When the film was finished I still hadn’t told my folks, finding in myself a depth of procrastination I hadn’t realized existed before, and then it got accepted into the Festival, and then of course my folks asked, like everyone asks, each year, did you get a film into the Festival? I told them I had, but still couldn’t tell them what it was about. I had another movie accepted, a short thing called Frank’s Cock but that wasn’t exactly the kind of thing you want to bear home to your folks either. “Look mom, it’s Frank’s Cock!” When I told my mother the title she asked if it was a movie about farmers. A week before the screening I mailed them tickets with a brief note telling them I was positive and that they should call me. A couple of days before the letter arrived my mom had been sleepless and anxiety ridden, and when we spoke she said the letter came as a relief because she finally knew what it was.

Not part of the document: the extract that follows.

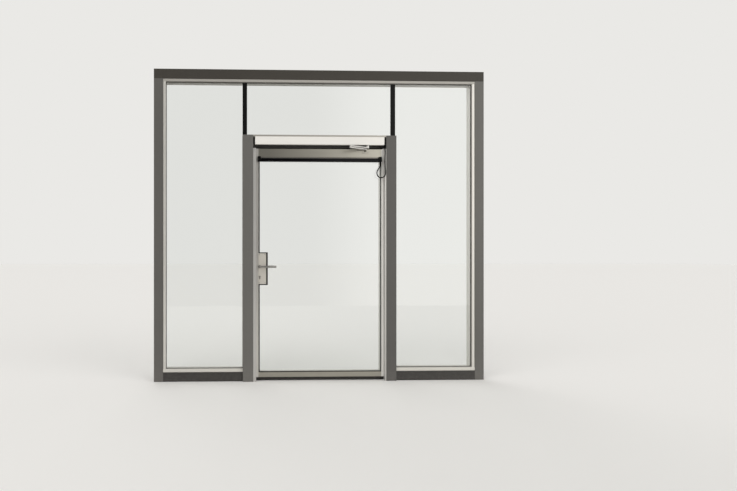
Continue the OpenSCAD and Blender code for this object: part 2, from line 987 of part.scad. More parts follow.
// Section of the bar and its caps, rounded towards the room in front, from y0 back to the leaf
module bar_section(y0, z1) {
    union() {
        translate([y0 + bar_r, bar_z0])
            square([leaf_front - y0 - bar_r, z1 - bar_z0]);
        translate([y0, bar_z0 + bar_r])
            square([bar_r + cut, z1 - bar_z0 - 2 * bar_r]);
        for (z = [bar_z0 + bar_r, z1 - bar_r])
            translate([y0 + bar_r, z])
                circle(r = bar_r);
    }
}

module bar_length(x0, x1, y0, z1) {
    translate([x0, 0, 0])
        rotate([90, 0, 90])
            linear_extrude(x1 - x0)
                bar_section(y0, z1);
}

// Sensor bar across the front of the leaf, between its caps
module sensor_bar() {
    color("#101010")
        bar_length(bar_x0 + bar_cap, bar_x1 - bar_cap, bar_front, bar_z1);
}

// Flat strip that carries the bar, showing above it
module sensor_strip() {
    color("#8e8a84")
        block(
            [bar_x0 + bar_cap, leaf_front - bar_strip_t, bar_z1],
            [bar_x1 - bar_cap, leaf_front, bar_z1 + bar_strip_h]
        );
}

// Taller caps at both ends of the bar; the one on the hinge side has the gland for the cable
module sensor_end_caps() {
    color("#0c0c0c") {
        for (x = [bar_x0, bar_x1 - bar_cap])
            bar_length(x, x + bar_cap, bar_front - cap_lip, bar_z1 + cap_rise);
        translate([bar_gland[0], bar_gland[1], bar_z0 - gland_l])
            cylinder(r = gland_r, h = gland_l + cut);
    }
}

// Bores for the lever necks
module lever_bores() {
    translate([lever_x, leaf_front - 2 * case_proud, lever_z])
        rotate([-90, 0, 0])
            cylinder(d = lever_d + 2 * neck_clear, h = leaf_t + 4 * case_proud);
}

// Lock case, a steel box beside the lock stile that reaches through the leaf
module lock_case() {
    color("#b5aea4")
        difference() {
            union() {
                block([sight_x0, case_front, case_z], [case_x1, case_rear, case_z + case_h]);
                block(
                    [leaf_x0 + lock_tube, leaf_front + flange_t, case_z],
                    [sight_x0 + cut, case_rear, case_z + case_h]
                );
            }
            block(
                [leaf_x0 + lock_tube - cut, leaf_front + flange_t + case_wall, case_z + case_wall],
                [case_x1 - case_wall, case_rear - case_wall, case_z + case_h - case_wall]
            );
            lever_bores();
        }
}

// Lever with neck, quarter bend and bar; side is -1 in front of the leaf and 1 behind it
module lever(side) {
    face = side < 0 ? leaf_front : post_y;
    neck_l = lever_off - lever_bend;
    color("#b9b4ad")
        translate([lever_x, face, lever_z])
            mirror([0, side < 0 ? 0 : 1, 0]) {
                translate([0, leaf_t / 4, 0])
                    rotate([90, 0, 0])
                        cylinder(d = lever_d, h = neck_l + leaf_t / 4);
                translate([lever_bend, -neck_l, 0])
                    rotate([0, 0, 180])
                        rotate_extrude(angle = 90)
                            translate([lever_bend, 0])
                                circle(d = lever_d);
                translate([lever_bend, -lever_off, 0])
                    rotate([0, 90, 0])
                        cylinder(d = lever_d, h = lever_len - lever_bend);
            }
}

// Outside lever with the square spindle that both levers share
module outside_lever() {
    lever(-1);
    color("#b9b4ad")
        translate([lever_x, 0, lever_z])
            block(
                [-square_w / 2, leaf_front, -square_w / 2],
                [square_w / 2, post_y - leaf_t / 4, square_w / 2]
            );
}

module inside_lever() {
    lever(1);
}

// Point on a smooth curve through the route at leg i and share t of that leg
function route_point(p, i, t) =
    let (
        a = p[max(i - 1, 0)],
        b = p[i],
        c = p[i + 1],
        d = p[min(i + 2, len(p) - 1)]
    )
    0.5 * (2 * b + (c - a) * t + (2 * a - 5 * b + 4 * c - d) * t * t + (3 * b - a - 3 * c + d) * t * t * t);

function route_curve(p, n) = [
    for (i = [0:len(p) - 2])
        for (k = [0:(i == len(p) - 2 ? n : n - 1)])
            route_point(p, i, k / n)
];

function unit(v) = v / norm(v);

// Directions along the curve, and one fixed side direction to build each ring on
function route_dir(c, i) = unit(c[min(i + 1, len(c) - 1)] - c[max(i - 1, 0)]);
function ring_points(c, i, r, n) =
    let (
        d = route_dir(c, i),
        u = unit(cross([0, 1, 0], d)),
        w = cross(d, u)
    )
    [for (k = [0:n - 1]) c[i] + r * cos(360 * k / n) * u + r * sin(360 * k / n) * w];

// Round tube swept along a curve
module sweep_tube(c, r, n) {
    m = len(c);
    points = [for (i = [0:m - 1]) each ring_points(c, i, r, n)];
    sides = [
        for (i = [0:m - 2])
            for (k = [0:n - 1])
                [i * n + k, i * n + (k + 1) % n, (i + 1) * n + (k + 1) % n, (i + 1) * n + k]
    ];
    first = [for (k = [n - 1:-1:0]) k];
    last = [for (k = [0:n - 1]) (m - 1) * n + k];
    polyhedron(points = points, faces = concat([first], sides, [last]), convexity = 6);
}

module door_cable() {
    color("#161616")
        sweep_tube(route_curve(cable_route, cable_steps), cable_r, cable_sides);
}

head_frame();
left_jamb();
right_jamb();
left_sill();
right_sill();
head_bead();
jamb_beads();
sill_beads();
rear_head_bead();
rear_jamb_beads();
rear_sill_beads();
front_gasket();
rear_gasket();
left_sidelight_glass();
right_sidelight_glass();
overpanel_glass();
left_glass_joint();
right_glass_joint();
lock_post();
hinge_post();
door_header();
lock_stop();
hinge_stop();
stop_seals();
strike_plate();
frame_hinges();
operator_chassis();
operator_cover();
cable_gland();
drive_arm();
link_arm();
lock_stile();
hinge_stile();
top_rail();
bottom_rail();
leaf_glass();
leaf_gasket();
leaf_rear_bead();
drop_seal();
leaf_hinges();
arm_shoe();
sensor_bar();
sensor_strip();
sensor_end_caps();
lock_case();
outside_lever();
inside_lever();
door_cable();
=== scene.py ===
"""Looks of a glazed partition screen with a single-leaf automatic swing door."""

import logging
import math
from collections.abc import Callable
from dataclasses import dataclass, field
from enum import Enum

import bmesh
import bpy
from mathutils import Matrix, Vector

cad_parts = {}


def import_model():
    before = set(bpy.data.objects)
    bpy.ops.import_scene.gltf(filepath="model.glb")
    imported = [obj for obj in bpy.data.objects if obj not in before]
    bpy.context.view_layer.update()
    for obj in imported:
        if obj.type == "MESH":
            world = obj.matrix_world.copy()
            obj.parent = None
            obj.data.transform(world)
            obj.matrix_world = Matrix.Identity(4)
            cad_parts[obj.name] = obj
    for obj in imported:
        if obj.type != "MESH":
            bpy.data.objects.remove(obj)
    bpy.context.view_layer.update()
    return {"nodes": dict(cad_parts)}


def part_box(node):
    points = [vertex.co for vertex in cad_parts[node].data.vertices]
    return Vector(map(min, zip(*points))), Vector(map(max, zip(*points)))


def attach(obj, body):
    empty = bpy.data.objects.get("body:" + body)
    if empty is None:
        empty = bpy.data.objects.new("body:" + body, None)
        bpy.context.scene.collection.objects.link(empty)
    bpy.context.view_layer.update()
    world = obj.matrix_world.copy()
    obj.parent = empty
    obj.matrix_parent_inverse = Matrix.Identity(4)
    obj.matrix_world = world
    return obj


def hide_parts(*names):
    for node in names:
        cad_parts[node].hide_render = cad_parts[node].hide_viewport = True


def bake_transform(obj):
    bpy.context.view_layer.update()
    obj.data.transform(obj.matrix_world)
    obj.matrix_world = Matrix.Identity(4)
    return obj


logging.basicConfig(level=logging.INFO, format="%(message)s")
log = logging.getLogger("screen")

Point = tuple[float, float, float]
Span = tuple[float, float]
Profile = tuple[Span, ...]
Colour = tuple[float, float, float]
Box = tuple[Span, Span, Span]
Socket = bpy.types.NodeSocket
Test = Callable[[Vector, Vector], bool]

MM = 0.001
SQUARE = 0.9  # least cosine at which a direction runs along an axis
TOUCH = 0.1  # millimetres within which a face or an edge is at a place


class Axis(Enum):
    """Direction in which a round piece or a face points."""

    FRONT = (0.0, -1.0, 0.0)
    REAR = (0.0, 1.0, 0.0)
    UP = (0.0, 0.0, 1.0)
    DOWN = (0.0, 0.0, -1.0)
    RIGHT = (1.0, 0.0, 0.0)
    LEFT = (-1.0, 0.0, 0.0)

    def same_way(self, way: Vector) -> bool:
        """Tell whether a direction goes this way."""
        return way.dot(Vector(self.value)) > SQUARE

    def either_way(self, way: Vector) -> bool:
        """Tell whether a direction goes this way or straight back."""
        return abs(way.dot(Vector(self.value))) > SQUARE


class Grain(Enum):
    """How often a metal's brushing repeats in a metre, along x, y and z."""

    ACROSS = (5.0, 420.0, 420.0)
    UPRIGHT = (420.0, 420.0, 5.0)
    EVEN = (160.0, 160.0, 160.0)
    FINE = (420.0, 420.0, 420.0)


def metres(point: Point | Vector) -> Vector:
    """Turn a point in millimetres into metres."""
    return Vector(point) * MM


def reach(span: Span, start: float, way: float = 1.0) -> Span:
    """Give the range of a span that is counted from a place, forwards or back."""
    return (start + way * span[0], start + way * span[1])


def linear(rgb: Colour) -> tuple[float, ...]:
    """Turn a colour written in 0 to 255 into the linear values that shaders take, by the sRGB curve.

    Args:
        rgb: The colour as it shows on a screen.

    Returns:
        Linear red, green and blue, and a full alpha.
    """
    parts = [c / 255 for c in rgb]
    low = [c / 12.92 if c <= 0.04045 else ((c + 0.055) / 1.055) ** 2.4 for c in parts]
    return (*low, 1.0)


# Materials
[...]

We gathered at last beneath the marquis of the Festival and cried and held each other, just like a family, and sniffled through a movie that seemed haunted by my declaration, and Babz came and made everybody laugh during question period, even those who were thoroughly confused by it, and then we all shook off and had a long drink together. I wondered how many other secrets were being laid bare because the Festival demanded it, how many other families had grown beneath its call for congregation. After meeting its weathering stare for some twenty years now, what new organizations of the social lay nestled in the womb of its projections, slouching towards Toronto, to be born?